In 1906, Annie O’Connell and her sister Katherine O’Connell served as telephone operators for the new switchboard installed in Colchester. Katherine was the chief operator making $10.00 per week, and left in February 1914. Annie then became the chief operator and received payments for local phone bills. Annie would also activate the siren when fire emergency number 97 rang into her switch-board. She retired in June 1941, after Southern New England Telephone built an automated switching facility on Lebanon Avenue in Colchester. She died in 1955, at 81 years of age.
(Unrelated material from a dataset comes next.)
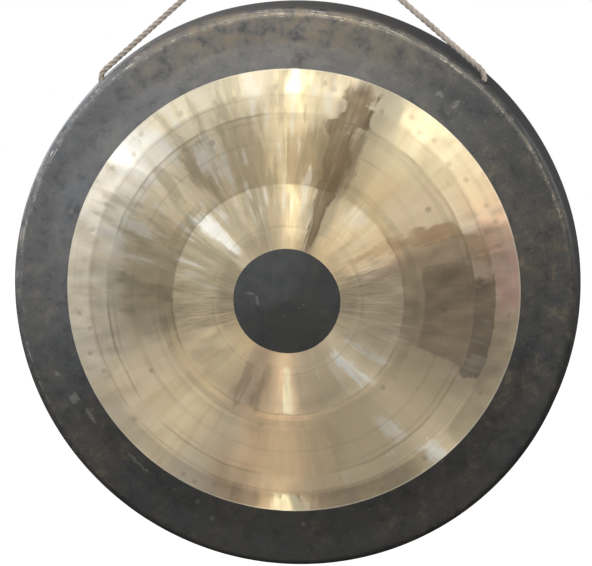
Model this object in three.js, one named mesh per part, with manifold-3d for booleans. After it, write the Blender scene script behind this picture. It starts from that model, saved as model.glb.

The history of telephone service in Colchester begins in 1882.  At that time, the Connecticut State Telephone Directory for December 1882 showed there two Colchester subscribers listed in the Norwich exchange:  a pay station at H.P. Buell Drugs and the Hayward Rubber Company. From 1883 until 1906, Colchester telephones were all on party lines, connected to the Norwich exchange.

Then, on October 14, 1906, the Southern New England Telephone Company completed the installation of a new, separate telephone exchange in town. The Hartford Daily Courant reported that, “Eight hundred poles have been put up, 100 miles of open wire and two miles of serial cables have been strung for the new exchange, which is located in the center of the borough.”